PROMPT: Starting from the line that contains "extrude(amount=ORGANIZER_T)", copy every line exactly until the line that contains "before = set(bpy.data.objects)", which is also included.

DATA EXTRACT:
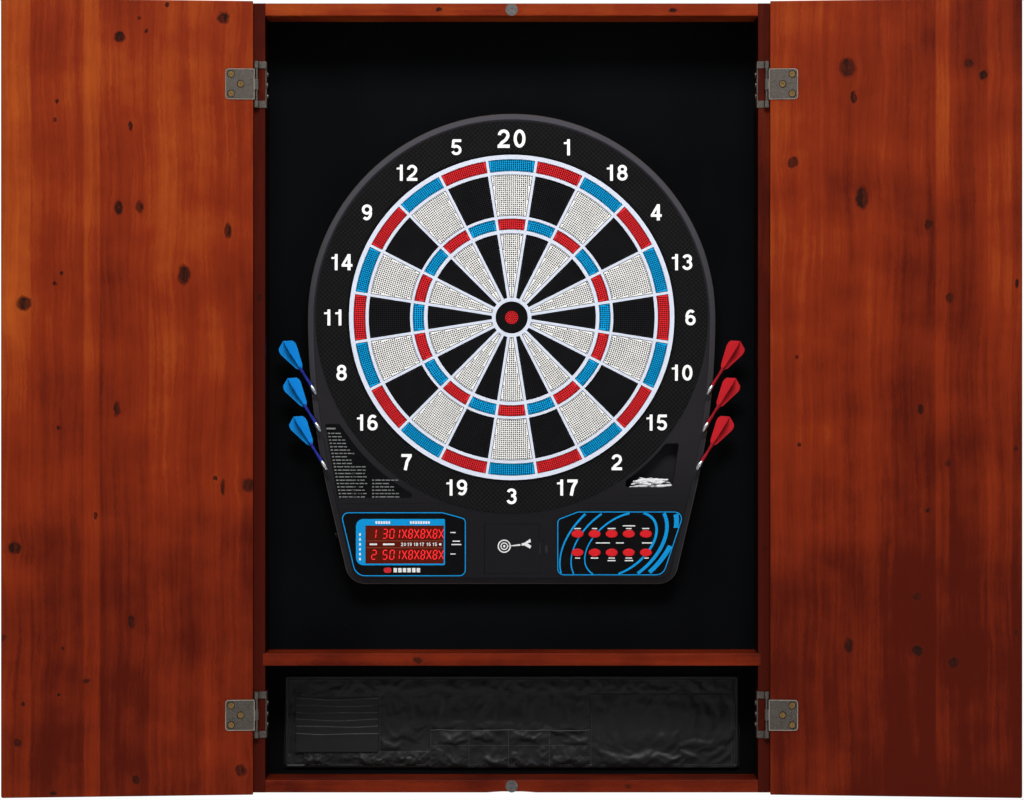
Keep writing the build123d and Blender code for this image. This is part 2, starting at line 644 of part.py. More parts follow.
with BuildPart() as spider:
    with BuildSketch(front(WEB_BACK)):
        with Locations((0, BOARD_Z)):
            Circle(WEB_R)
            for inner, outer in (DOUBLE, OUTER_SINGLE, TRIPLE, INNER_SINGLE):
                Circle(outer, mode=Mode.SUBTRACT)
                Circle(inner)
            Circle(BULL_R, mode=Mode.SUBTRACT)
            with PolarLocations((BULL_R + WEB_R) / 2, 20, start_angle=SECTOR / 2):
                Rectangle(WEB_R - BULL_R - 5.0, WEB_T)
    extrude(amount=WEB_FRONT - WEB_BACK)
    with BuildSketch(front(CASE_FRONT - FACE_T - 4.5)):
        with Locations((0, BOARD_Z)):
            Circle(WEB_FLANGE_R)
            Circle(WEB_R - 1.0, mode=Mode.SUBTRACT)
    extrude(amount=4.5)
save(spider, "spider")


def cell(ring):
    """One segment's outline, centred on +X and clear of the web all round."""
    inner = ring[0] + CELL_PLAY
    outer = ring[1] - CELL_PLAY
    side_gap = WEB_T / 2 + CELL_PLAY
    inner_a = radians(SECTOR / 2) - asin(side_gap / inner)
    outer_a = radians(SECTOR / 2) - asin(side_gap / outer)
    corners = [
        (inner * cos(inner_a), -inner * sin(inner_a)),
        (outer * cos(outer_a), -outer * sin(outer_a)),
        (outer * cos(outer_a), outer * sin(outer_a)),
        (inner * cos(inner_a), inner * sin(inner_a)),
    ]
    with BuildSketch() as outline:
        with BuildLine():
            Line(corners[0], corners[1])
            ThreePointArc(corners[1], (outer, 0), corners[2])
            Line(corners[2], corners[3])
            ThreePointArc(corners[3], (inner, 0), corners[0])
        make_face()
    return outline.sketch


# The twenty at the top starts the even sectors. Even sectors are white with a red triple and a
# blue double, odd ones black with a blue triple and a red double.
EVEN = 90.0
ODD = 90.0 + SECTOR
SEGMENTS = {
    "white_segments": ((INNER_SINGLE, EVEN), (OUTER_SINGLE, EVEN)),
    "black_segments": ((INNER_SINGLE, ODD), (OUTER_SINGLE, ODD)),
    "red_segments": ((TRIPLE, EVEN), (DOUBLE, ODD)),
    "blue_segments": ((TRIPLE, ODD), (DOUBLE, EVEN)),
}
for name, rings in SEGMENTS.items():
    outlines = [(cell(ring), start) for ring, start in rings]
    with BuildPart() as segments:
        with BuildSketch(front(SEGMENT_BACK)):
            for outline, start in outlines:
                with Locations((0, BOARD_Z)):
                    with PolarLocations(0, 10, start_angle=start):
                        add(outline)
        extrude(amount=SEGMENT_FRONT - SEGMENT_BACK)
        chamfer(segments.faces().group_by(Axis.Y)[0].edges(), 0.4)
    save(segments, name)

with BuildPart() as bull_outer:
    with BuildSketch(front(SEGMENT_BACK)):
        with Locations((0, BOARD_Z)):
            Circle(BULL_R - CELL_PLAY)
            Circle(BULL_EYE_R + CELL_PLAY, mode=Mode.SUBTRACT)
    extrude(amount=SEGMENT_FRONT - SEGMENT_BACK)
    chamfer(bull_outer.faces().sort_by(Axis.Y)[0].edges(), 0.4)
save(bull_outer, "bull_outer")

with BuildPart() as bull_inner:
    with BuildSketch(front(SEGMENT_BACK)):
        with Locations((0, BOARD_Z)):
            Circle(BULL_EYE_R)
    extrude(amount=SEGMENT_FRONT - SEGMENT_BACK)
    chamfer(bull_inner.faces().sort_by(Axis.Y)[0].edges(), 0.4)
save(bull_inner, "bull_inner")

with BuildPart() as sensor_membrane:
    with BuildSketch(front(WEB_BACK - MEMBRANE_T)):
        with Locations((0, BOARD_Z)):
            Circle(MEMBRANE_R)
    extrude(amount=MEMBRANE_T)
save(sensor_membrane, "sensor_membrane")


# ================= electronics and labels =================

with BuildPart() as circuit_boards:
    with BuildSketch(front(DISPLAY_BOARD_FRONT - CIRCUIT_T)):
        with Locations((WINDOW_X, WINDOW_Z - 0.5)):
            Rectangle(112.0, 64.0)
    extrude(amount=CIRCUIT_T)
    with BuildSketch(front(BUTTON_BOARD_FRONT - CIRCUIT_T)):
        with Locations((BUTTON_X, sum(BUTTON_ZS) / 2 + 0.6)):
            Rectangle(120.0, 62.0)
    extrude(amount=CIRCUIT_T)
save(circuit_boards, "circuit_boards")

with BuildPart() as score_display:
    with BuildSketch(front(DISPLAY_BOARD_FRONT)):
        with Locations((WINDOW_X, WINDOW_Z)):
            Rectangle(WINDOW_W + 3.0, WINDOW_H + 3.0)
    extrude(amount=CASE_FRONT - FACE_T - DISPLAY_BOARD_FRONT)
save(score_display, "score_display")

with BuildPart() as display_window:
    with BuildSketch(front(CASE_FRONT - FACE_T)):
        with Locations((WINDOW_X, WINDOW_Z)):
            RectangleRounded(WINDOW_W - 0.2, WINDOW_H - 0.2, 1.0)
    extrude(amount=FACE_T - LABEL_T)
save(display_window, "display_window")

with BuildPart() as games_label:
    with BuildSketch(front(CASE_FRONT - LABEL_T)):
        add(games_shape)
    extrude(amount=LABEL_T)
save(games_label, "games_label")

with BuildPart() as display_label:
    with BuildSketch(front(CASE_FRONT - LABEL_T)):
        add(display_shape)
        with Locations((WINDOW_X, WINDOW_Z)):
            RectangleRounded(WINDOW_W, WINDOW_H, 1.0, mode=Mode.SUBTRACT)
    extrude(amount=LABEL_T)
save(display_label, "display_label")

with BuildPart() as control_label:
    with BuildSketch(front(CASE_FRONT - LABEL_T)):
        add(control_shape)
        with Locations(*BUTTON_SPOTS):
            Ellipse(BUTTON_W / 2 + BUTTON_PLAY, BUTTON_H / 2 + BUTTON_PLAY, mode=Mode.SUBTRACT)
    extrude(amount=LABEL_T)
save(control_label, "control_label")

FLANGE_T = 1.4
FLANGE_FRONT = CASE_FRONT - FACE_T - 0.1
STEM_TRAVEL_ROOM = 1.5
for row_name, button_z in zip(("upper", "lower"), BUTTON_ZS):
    for number, button_x in enumerate(BUTTON_XS, start=1):
        with BuildPart() as button:
            with BuildSketch(front(FLANGE_FRONT)):
                with Locations((button_x, button_z)):
                    Ellipse(BUTTON_W / 2, BUTTON_H / 2)
            extrude(amount=BUTTON_FRONT - FLANGE_FRONT)
            fillet(button.faces().sort_by(Axis.Y)[0].edges(), 0.9)
            with BuildSketch(front(FLANGE_FRONT - FLANGE_T)):
                with Locations((button_x, button_z)):
                    Ellipse(BUTTON_W / 2 + 1.6, BUTTON_H / 2 + 1.6)
            extrude(amount=FLANGE_T)
            with BuildSketch(front(BUTTON_BOARD_FRONT + STEM_TRAVEL_ROOM)):
                with Locations((button_x, button_z)):
                    Circle(1.8)
            extrude(amount=FLANGE_FRONT - BUTTON_BOARD_FRONT - STEM_TRAVEL_ROOM)
        save(button, f"button_{row_name}_{number}")

with BuildPart() as storage_lid:
    with BuildSketch(front(CASE_FRONT - LID_T)):
        with Locations((0, LID_Z)):
            Rectangle(LID_W, LID_H)
        with Locations(((LID_W + TAB_W) / 2, LID_Z)):
            Rectangle(TAB_W, TAB_H)
    extrude(amount=LID_T)
    hinge_side = storage_lid.edges().filter_by(Axis.Z).group_by(Axis.X)[0]
    fillet(hinge_side, LID_T / 2 - 0.02)
    with BuildSketch(front(CASE_FRONT - 1.0)):
        with Locations((LID_W / 2 + 1.0, LID_Z)):
            Rectangle(1.6, TAB_H - 6.0)
    extrude(amount=1.0, mode=Mode.SUBTRACT)
    with Locations(((LID_T - LID_W) / 2, LID_T / 2 - CASE_FRONT, LID_Z)):
        Cylinder(LID_PIN_R, LID_H + 4.4)
save(storage_lid, "storage_lid")

with BuildPart(inlet_plane()) as power_inlet:
    with Locations((0, 0, 3.6)):
        Cylinder(INLET_R, 13.0, align=(Align.CENTER, Align.CENTER, Align.MAX))
        Cylinder(2.9, 10.0, align=(Align.CENTER, Align.CENTER, Align.MAX), mode=Mode.SUBTRACT)
        with Locations((0, 0, -2.0)):
            Cylinder(1.0, 9.0, align=(Align.CENTER, Align.CENTER, Align.MAX))
save(power_inlet, "power_inlet")


# ================= darts, tips and organizer =================

TIP_L = 25.0
BARREL_L = 51.0
BARREL_OUT = 11.5  # barrel's length outside the casing
SHAFT_L = 22.3
FLIGHT_L = 41.0
FIN_T = 0.5
FIN_OUTLINE = ((0.0, 0.0), (1.5, 0.0), (4.6, 4.5), (11.2, 28.5), (11.1, 32.5), (9.6, 35.8), (0.0, FLIGHT_L))
fin_half = [(r, s + BARREL_OUT + SHAFT_L) for r, s in FIN_OUTLINE]

for side_name, side in (("left", -1), ("right", 1)):
    for row_name, entry_x, entry_z in DART_ENTRIES:
        axis_plane = dart_plane(side, entry_x, entry_z)
        fin_plane = Plane(origin=axis_plane.origin, x_dir=axis_plane.x_dir, z_dir=-axis_plane.y_dir)
        cross_plane = Plane(origin=axis_plane.origin, x_dir=axis_plane.y_dir, z_dir=axis_plane.x_dir)
        with BuildPart() as flight:
            for plane in (fin_plane, cross_plane):
                with BuildSketch(plane):
                    with BuildLine():
                        Polyline(*fin_half)
                        mirror(about=Plane.YZ)
                        Line((-1.5, fin_half[0][1]), (1.5, fin_half[0][1]))
                    make_face()
                extrude(amount=FIN_T / 2, both=True)
        with BuildPart(axis_plane) as shaft:
            with Locations((0, 0, BARREL_OUT)):
                Cone(2.3, 1.3, SHAFT_L, align=(Align.CENTER, Align.CENTER, Align.MIN))
        with BuildPart(axis_plane) as barrel:
            with Locations((0, 0, BARREL_OUT)):
                Cylinder(BARREL_R, BARREL_L, align=(Align.CENTER, Align.CENTER, Align.MAX))
            fillet(barrel.edges(), 0.7)
        with BuildPart(axis_plane) as tip:
            with Locations((0, 0, BARREL_OUT - BARREL_L)):
                Cone(0.5, 1.9, TIP_L, align=(Align.CENTER, Align.CENTER, Align.MAX))
        dart = Compound(children=[flight.part, shaft.part, barrel.part, tip.part])
        dart.label = f"dart_{side_name}_{row_name}"
        export_step(dart, f"parts/{dart.label}.step")

TIP_LENGTH = 22.0
TIP_ROW_PITCH = 4.8
TIP_LAYER_SHIFTS = (0.0, 0.0, 2.5, 7.2)  # clear of the bin's curved roof
with BuildPart() as spare_tips:
    for layer, layer_shift in enumerate(TIP_LAYER_SHIFTS):
        for row in range(3):
            for column in range(2):
                place = (
                    151.7 + 24.0 * column + 1.5 * (row % 2) + layer_shift,
                    -BIN_BACK - 2.6 - TIP_ROW_PITCH * row,
                    BIN_FLOOR - BIN_LIP + 2.5 + TIP_ROW_PITCH * layer,
                )
                with Locations(Location(place, (0, 90, 0))):
                    Cone(2.1, 1.2, TIP_LENGTH)
save(spare_tips, "spare_tips")

ORGANIZER_W = 555.0
ORGANIZER_H = 113.0
ORGANIZER_Z = -394.5
ORGANIZER_T = 4.0
POCKET_T = 9.0
with BuildPart() as organizer:
    with BuildSketch(front(PANEL_FACE)):
        with Locations((0, ORGANIZER_Z)):
            RectangleRounded(ORGANIZER_W, ORGANIZER_H, 5.0)
    extrude(amount=ORGANIZER_T)
    with BuildSketch(front(PANEL_FACE + ORGANIZER_T)):
        with Locations((0, ORGANIZER_Z - 4.0)):
            Rectangle(ORGANIZER_W - 22.0, ORGANIZER_H - 22.0)
    extrude(amount=POCKET_T)
    fillet(organizer.faces().sort_by(Axis.Y)[0].edges(), 4.0)
save(organizer, "organizer")
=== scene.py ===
"""Looks of the dart board cabinet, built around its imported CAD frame.

Shapes are worked out in millimetres and turned into metres when a piece is made. The origin is the
centre of the cabinet's back on the wall, with +X right, +Z up and the front facing -Y. A depth is a
distance out from the wall.
"""
import math
import random

import bmesh
import bpy
from mathutils import Matrix, Vector, noise
from mathutils.geometry import delaunay_2d_cdt


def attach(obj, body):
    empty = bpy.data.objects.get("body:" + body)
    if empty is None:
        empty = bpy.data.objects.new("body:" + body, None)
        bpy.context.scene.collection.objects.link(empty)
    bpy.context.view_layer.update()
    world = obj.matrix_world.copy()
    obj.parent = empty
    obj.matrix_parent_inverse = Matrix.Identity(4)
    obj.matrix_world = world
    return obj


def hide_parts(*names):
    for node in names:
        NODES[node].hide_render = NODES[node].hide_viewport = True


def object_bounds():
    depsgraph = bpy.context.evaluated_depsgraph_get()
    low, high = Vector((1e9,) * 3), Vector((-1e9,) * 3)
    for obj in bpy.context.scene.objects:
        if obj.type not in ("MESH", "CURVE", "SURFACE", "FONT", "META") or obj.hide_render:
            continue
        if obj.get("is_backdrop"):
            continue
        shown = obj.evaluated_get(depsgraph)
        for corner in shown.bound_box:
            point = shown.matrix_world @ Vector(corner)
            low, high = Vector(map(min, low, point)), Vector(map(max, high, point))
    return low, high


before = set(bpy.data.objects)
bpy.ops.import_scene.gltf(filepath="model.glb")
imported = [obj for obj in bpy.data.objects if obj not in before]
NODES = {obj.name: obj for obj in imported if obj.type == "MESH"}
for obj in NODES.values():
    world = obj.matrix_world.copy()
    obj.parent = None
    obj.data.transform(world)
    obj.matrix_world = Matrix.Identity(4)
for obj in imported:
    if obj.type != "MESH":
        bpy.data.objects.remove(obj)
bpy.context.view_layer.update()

MM = 0.001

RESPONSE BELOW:
    extrude(amount=ORGANIZER_T)
    with BuildSketch(front(PANEL_FACE + ORGANIZER_T)):
        with Locations((0, ORGANIZER_Z - 4.0)):
            Rectangle(ORGANIZER_W - 22.0, ORGANIZER_H - 22.0)
    extrude(amount=POCKET_T)
    fillet(organizer.faces().sort_by(Axis.Y)[0].edges(), 4.0)
save(organizer, "organizer")
=== scene.py ===
"""Looks of the dart board cabinet, built around its imported CAD frame.

Shapes are worked out in millimetres and turned into metres when a piece is made. The origin is the
centre of the cabinet's back on the wall, with +X right, +Z up and the front facing -Y. A depth is a
distance out from the wall.
"""
import math
import random

import bmesh
import bpy
from mathutils import Matrix, Vector, noise
from mathutils.geometry import delaunay_2d_cdt


def attach(obj, body):
    empty = bpy.data.objects.get("body:" + body)
    if empty is None:
        empty = bpy.data.objects.new("body:" + body, None)
        bpy.context.scene.collection.objects.link(empty)
    bpy.context.view_layer.update()
    world = obj.matrix_world.copy()
    obj.parent = empty
    obj.matrix_parent_inverse = Matrix.Identity(4)
    obj.matrix_world = world
    return obj


def hide_parts(*names):
    for node in names:
        NODES[node].hide_render = NODES[node].hide_viewport = True


def object_bounds():
    depsgraph = bpy.context.evaluated_depsgraph_get()
    low, high = Vector((1e9,) * 3), Vector((-1e9,) * 3)
    for obj in bpy.context.scene.objects:
        if obj.type not in ("MESH", "CURVE", "SURFACE", "FONT", "META") or obj.hide_render:
            continue
        if obj.get("is_backdrop"):
            continue
        shown = obj.evaluated_get(depsgraph)
        for corner in shown.bound_box:
            point = shown.matrix_world @ Vector(corner)
            low, high = Vector(map(min, low, point)), Vector(map(max, high, point))
    return low, high


before = set(bpy.data.objects)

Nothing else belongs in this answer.